One year after Euromaidan: 13 people dying every day

Met dank overgenomen van EUobserver (EUOBSERVER) i, gepubliceerd op vrijdag 21 november 2014, 9:29.
Auteur: Andrew Rettman

BRUSSELS - One year after the start of Ukraine’s pro-Western revolution - the Euromaidan - people are dying everyday in east Ukraine despite the “ceasefire”, a UN report says.

The survey, by the UN’s human rights body, the Geneva-based OHCHR, out on Thursday (20 November), estimates that “on average 13 people were killed every day between 6 September and 31 October”.

The death toll since the ceasefire includes more than 80 women and 36 children.

It says “at least” 4,042 people have died since the fighting began in April, with 9,350 wounded.

But with Ukraine authorities currently handling some 2,600 requests for information on missing people, the real figure is likely to be higher.

The UN survey adds that the number of internally displaced people in Ukraine also jumped from 275,489 in mid-September to 436,444 by the end of October.

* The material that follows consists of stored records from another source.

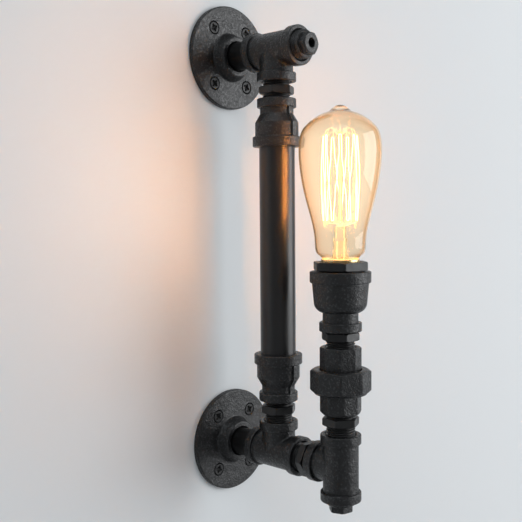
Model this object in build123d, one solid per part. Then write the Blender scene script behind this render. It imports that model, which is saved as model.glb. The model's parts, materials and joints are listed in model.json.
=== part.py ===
from build123d import *
import math
import os

# Industrial pipe wall light: malleable iron pipe fittings carry a filament bulb in front of the wall.
# Frame: X = 0 is the plane of symmetry, the wall is the plane Y = 0 with the wall itself on +Y,
# the light stands out along -Y, and +Z is up.  The origin is the centre of the lower flange's
# four screws, in the wall plane.  All sizes are in millimetres.

# ---------------------------------------------------------------- driving dimensions
FLANGE_SPACING = 305.0          # height between the two wall flanges
RISER_OFFSET = 53.2             # wall plane to the axis of the riser
LAMP_OFFSET = 114.0             # wall plane to the axis of the lamp

# half inch fittings
THREAD_R = 10.45                # half inch pipe thread, outside
THREAD_ENGAGE = 12.0            # length of thread screwed into a fitting
THREAD_DEPTH = 13.0             # depth of a fitting's threaded mouth
THREAD_FIT = 0.05               # radial clearance between a thread and its mouth
MOUTH_BEVEL = 1.6               # countersink round a half inch mouth
WATERWAY_R = 9.6                # bore inside a fitting, past its thread
THREAD_RUNOUT = 0.6             # thread of a stub pipe that shows past the fitting
NIPPLE_BORE_R = 7.6
PIPE_R = 10.65                  # half inch pipe
PIPE_BORE_R = 8.05
BODY_R = 12.9                   # barrel of a half inch fitting
BRANCH_R = 12.6                 # barrel of a tee's branch
BAND_R = 14.75                  # rolled band round a fitting's mouth
BAND_WIDTH = 6.8
BAND_ROUND = 0.8
CREASE_ROUND = 1.6              # cast fillet where a tee's branch meets its run
TEE_REACH = 24.2                # centre of a tee to each of its mouths

# three quarter inch riser
RISER_R = 13.45
RISER_BORE_R = 10.8
RISER_THREAD_R = 13.2
RISER_ENGAGE = 14.0
RISER_THREAD_DEPTH = 15.0

# hex nipples
NIPPLE_FLATS = 23.9             # across the flats
NIPPLE_HEX = 5.6                # thickness of the hexagon
HEX_BEVEL = 0.7
# name: (turn of the hexagon, thread shown below it, thread shown above it)
LOWER_NIPPLE = (34.0, 6.2, 3.6)
UPPER_NIPPLE = (29.0, 3.4, 3.5)
UNION_NIPPLE = (24.0, 6.6, 2.0)
CUP_NIPPLE = (57.0, 4.8, 0.8)
ARM_NIPPLE_TURN = 0.0
ARM_NIPPLE_SHOWN = 4.0          # thread shown between the lower tee and the arm's hexagon

# reducing sockets
SOCKET_LENGTH = 36.0
SOCKET_SMALL_R = 12.6
SOCKET_LARGE_R = 16.35
SOCKET_SMALL_END = 11.5         # where the taper starts, from the small mouth
SOCKET_LARGE_START = 18.0       # where the taper ends, from the small mouth
SOCKET_BAND_R = 18.3
SOCKET_BAND_WIDTH = 7.6
SOCKET_RIB_WIDTH = 3.2
SOCKET_RIB_RISE = 1.4

# wall flanges and their screws
FLANGE_R = 40.0
FLANGE_THICK = 4.0
FLANGE_HUB_R = 18.4
FLANGE_HUB_TOP_R = 15.3
FLANGE_HEIGHT = 12.2            # wall plane to the front of the hub
FLANGE_EDGE_ROUND = 0.9
FLANGE_HUB_ROUND = 1.5
SCREW_SPACING_X = 34.6          # between the screws across
SCREW_SPACING_Z = 42.6          # between the screws up and down
SCREW_HEAD_R = 4.4
SCREW_HEAD_DEPTH = 2.9
SCREW_SHANK_R = 2.1
SCREW_NECK_R = 1.9              # plain neck between a screw's head and the wall plane
SCREW_REACH = 26.0              # how far a screw stands out behind the wall plane
SCREW_POINT = 5.0
SCREW_HOLE_R = 2.5
COUNTERSINK_GAP = 1.1           # radial gap between a screw's head and its countersink
STUB_SETBACK = 1.5              # wall plane to the end of the stub pipe

# plugs
PLUG_FLATS = 15.4
PLUG_HEAD = 5.2
PLUG_BEVEL = 0.3
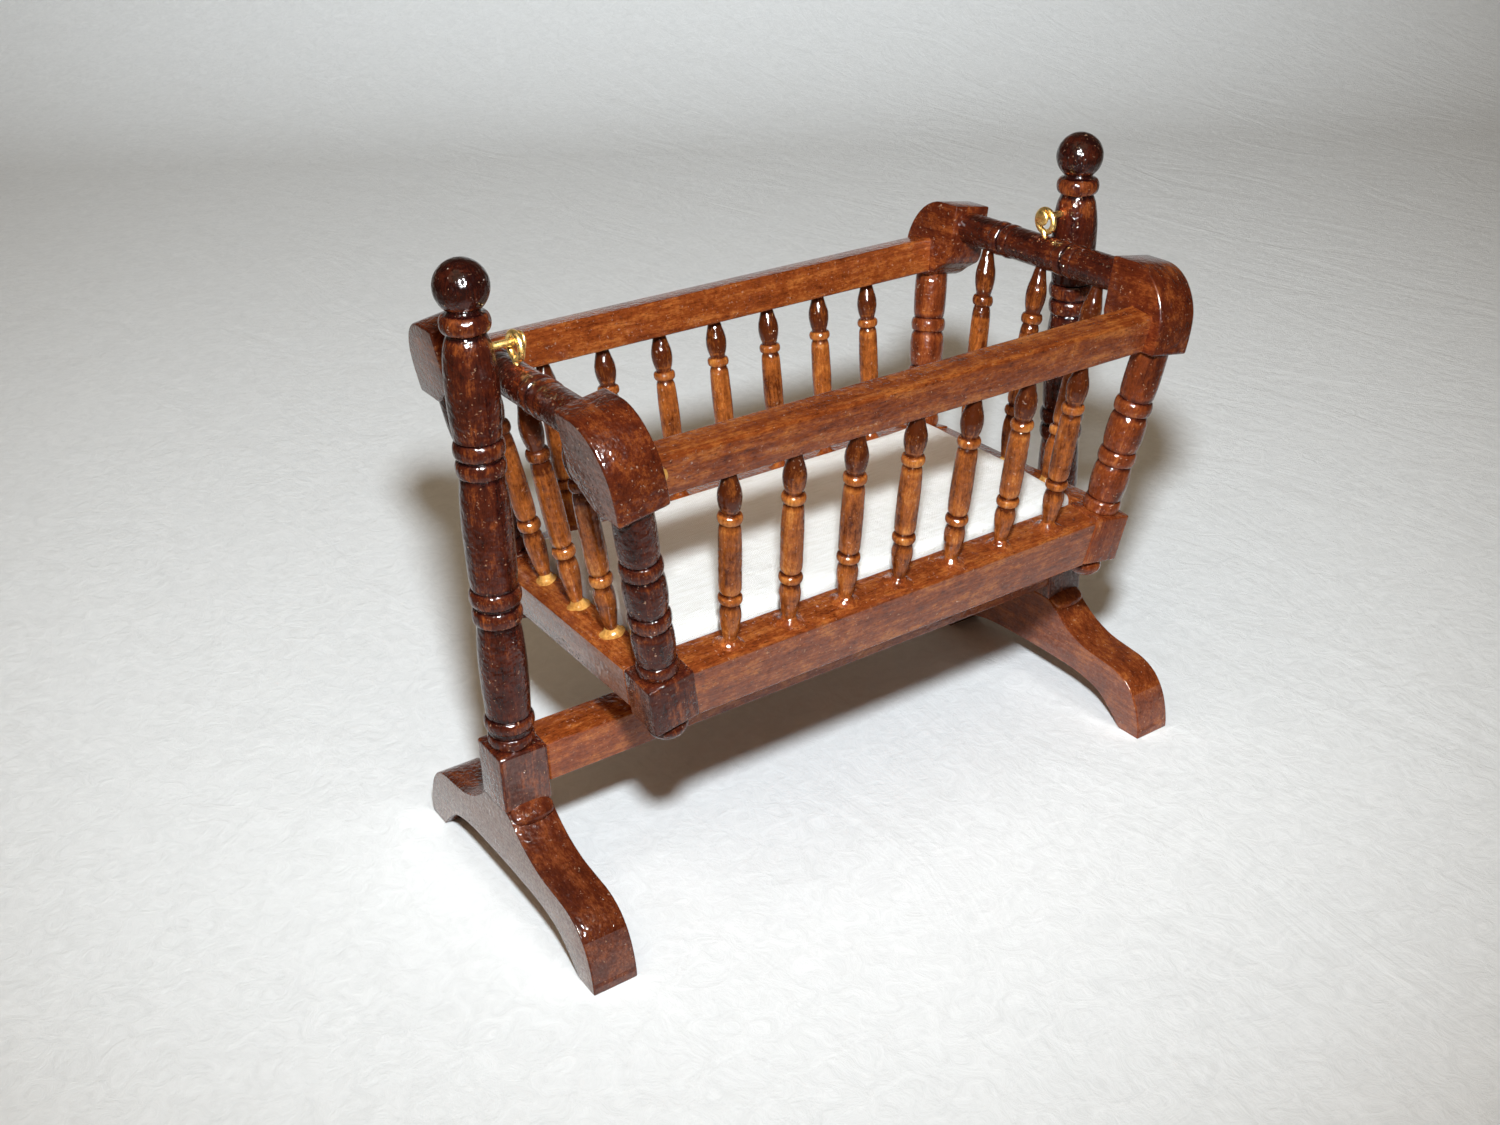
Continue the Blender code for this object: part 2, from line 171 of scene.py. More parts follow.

It cites abuses - such as irregular detentions, beatings and cases of disappeared persons - by Ukrainian forces and volunteer battalions.

But looking at the situation in rebel-held parts of the Donetsk and Luhansk regions, it says: “a total breakdown in law and order … including torture, arbitrary and incommunicado detention, summary executions, forced labour, sexual violence, as well as the destruction and illegal seizure of property”.

“These violations are of a systematic nature and may amount to crimes against humanity”.

It says that in Russia-annexed Crimea, there are “reports of increasing human rights violations” especially against the Crimean Tatar minority.

It adds that the Ukrainian economy - with GDP plunging by 4.6 percent in the first three quarters and with inflation at 103 percent - is suffering due to the war.

It also notes that “there has been no significant progress in the investigations of crimes committed during the Maidan protests”, which saw Ukrainian riot police and unidentified snipers kill over 100 protestors last February.

The report came out on the eve of the first anniversary of the Euromaidan demonstrations on Friday.

The events began after Mustafa Nayim, a journalist at the Kiev-based online news agency Ukrainska Pravda, posted a Facebook message criticising the government’s decision, earlier the same day, not to sign an EU free trade pact.

He wrote at 8pm local time on the day: “Come on guys, let’s be serious. If you really want to do something, don’t just ‘like’ this post. Write that you are ready, and we can try to start something”.

One hour and 600-or-so comments later, he added: “Let’s meet at 10:30 p.m. near the monument to independence in the middle of the Maidan”.

The initial protest gathered around 1,000 people.

Many of them stayed there, despite the biting cold, until Friday 29 November, when the then president Viktor Yanukovych i, at an EU summit in Vilnius, officially said No to the EU pact.

On his way home, he ordered his riot police, the Berkut, to use violence to scatter the crowd in the small hours of Saturday morning.

Later on Saturday some 10,000 people came back to the scene, while another 10,000 showed up at a rally in Lviv, Western Ukraine.

But on Sunday, more than 1 million people took to the streets of Kiev in a show of mass frustration with the Yanukovych regime’s corruption and pro-Russia politics, setting off the chain of events leading to Yanukovych’s downfall on 23 February.

With Yanukovych and many of his cronies now living in luxury mansions in Russia, Nayim, the Ukrainska Pravda journalist has become an MP in the post-revolutionary parliament, while thousands of other Maidan veterans are fighting as volunteers in the east.

Meanwhile, Kiev is to mark the anniversary by lighting thousands of candles on the Maidan cobblestones and with a wreath-laying ceremony attended by Ukrainian presdent Petro Poroshenk io and US vice-president Joe Biden on Friday evening.

Large crowds are also expectd to come to the square on what Poroshenko has ordained as Ukraine’s “Dignity and Freedom Day”.

But fear of provocations or bomb attacks will see the events accompanied by a huge security operation in the capital, local media report.

For their part, European VIPs will be largely absent at Friday’s solemnities.

But with Russian propaganda contintuing to describe the events as a Western-orchestrated coup d’etat, Lithuanian president Dalia Grybauskaite i tweeted on Friday morning: “One year ago people of Ukraine made a democratic choice that cannot be changed by force & lies”.

With Russia, according to Nato reports, continuing to pour troops and armoir into east and south Ukraine in what looks like preparations for a fresh offensive before winter sets in, EU chancelleries are also debating prospects of extra Russia sanctions.

For his part, Poroshenko, on a visit to Moldova on Thursday, noted that he is keen to resume peace talks with Moscow.

He voiced “gratitude to the world and especially to the countries of G7 and the European partners for the support of Ukraine”.

Referring to the ceasefire pact in Minsk on 5 September, he noted that “the main thing is to fulfill Minsk agreements not in word but in deed".

"Unless there is a positive change, the [EU and US] sanctions should be continued”, he said.